Mission Impossible: Dead Reckoning star, Tom Cruise, is both an actor and a producer in the Film Industry. He started his career in 1981 where he took on small parts in movies, such as Endless Love (1981), Taps (1981), and The Outsiders (1983). Later that year, his breakout role was as the protagonist in the hit film, Risky Business. Then, the release of Top Gun (1985) would solidify him as a superstar. Next, Mission Impossible (1996) would then be his first producing credit in cinema. Since then, he has produced nearly every film he has starred in to secure his creative vision on each project. This experience in both roles prompted the Hollywood figurehead to lobby to producers to find a solution to the Actors strike.

Currently, SAG-AFTRA (Screen Actors Guild – American Federation of TV & Radio Artists) and its 160,000 members have been on strike for less than a week. The protest has led to multiple US-based and overseas film projects being shut down as a result. The Writer’s Strike that began three months prior may have slowed down many film productions, but the Actors strike has nearly brought Hollywood to a standstill.

Here are four reasons for the Actors strike:
- There is not a proper calculation on residual payment collection from streaming services. Many actors have been paid a baseline-fee formula from streaming companies. Yet, most professionals feel the residual payments are not being reflected accurately based on the released viewership metrics. They seek more transparency on how studios determine their residual payments.
- No change in minimum pay. Actors desire a higher minimum wage to compensate for inflation shifts and longer gaps between productions.
- The expense of self-taping. Post-pandemic, there has been a shift to actors taping their own auditions from home. Actors have expressed this new format is time-consuming and costly and requires they learn large amounts of dialogue in a short time span.
- No regulation on A.I. There is no system in place to compensate actors who have their likenesses, voices or written work copied by artificial intelligence programs.
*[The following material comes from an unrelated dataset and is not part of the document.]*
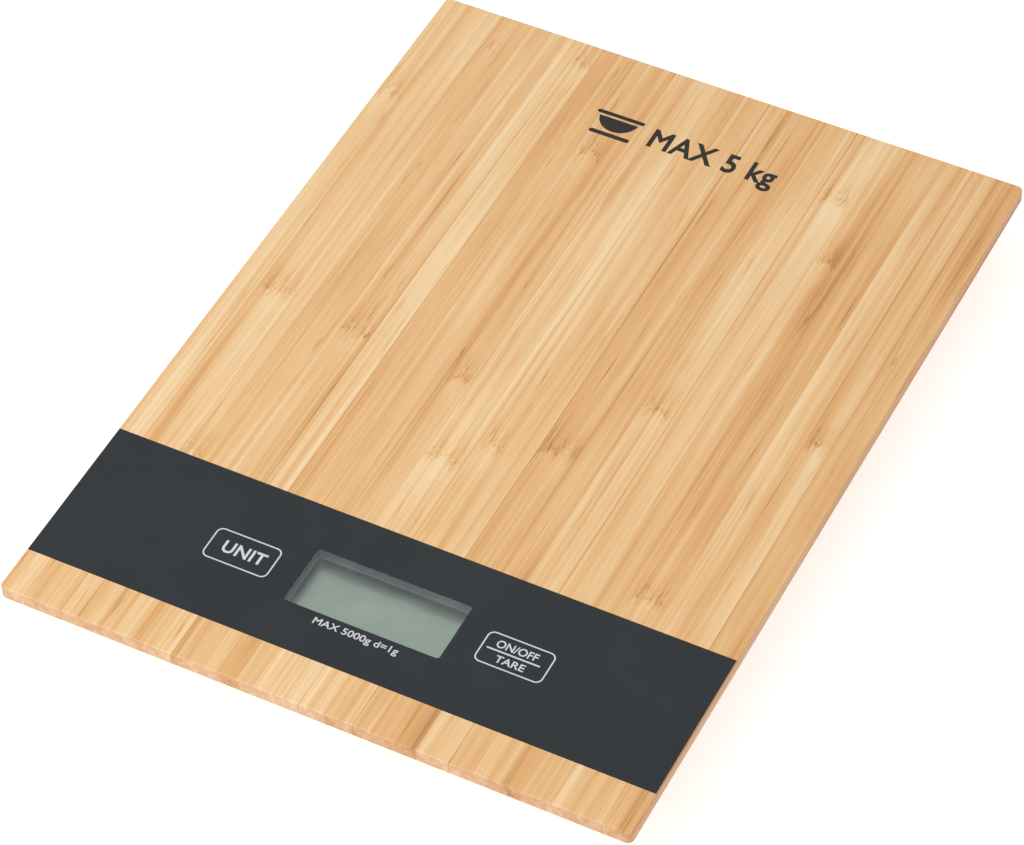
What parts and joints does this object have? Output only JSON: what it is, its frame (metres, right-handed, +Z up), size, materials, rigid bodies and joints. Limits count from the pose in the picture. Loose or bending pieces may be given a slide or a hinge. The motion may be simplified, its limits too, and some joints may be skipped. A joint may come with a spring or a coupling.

Cruise would use the clout of his reputation to meet with the Alliance of Motion Picture and TV Producers (AMPTP) to help with bargaining sessions. The Guild decided that Cruise’s points had enough validity to be taken seriously. He focused on these two issues:
- Proposing a negotiation that concentrated on stunt performers and coordinators to ensure they are equally represented and acknowledged to the Guild.
- Lobbying on the issue of actors having their likenesses taken from Artificial Intelligence (A.I.) during post-production without proper compensation.

Unfortunately, the talks did not lead anywhere productive. The fact that a notable figurehead such as Tom Cruise, could not make a dent in negotiations, does not bode well for a quick conflict resolution between these parties. Plus, comments from the CEO of one of the biggest titans of the Industry, Disney’s Bob Iger, where he stated that both strikes are “unrealistic” and “disruptive” serves as a representation of the mindset of many studio executives. It is pitiful that the creation of art must suffer due to this ideological clash, but this stalemate should send a message to producers that one cannot make money from art if there are no artists to create it.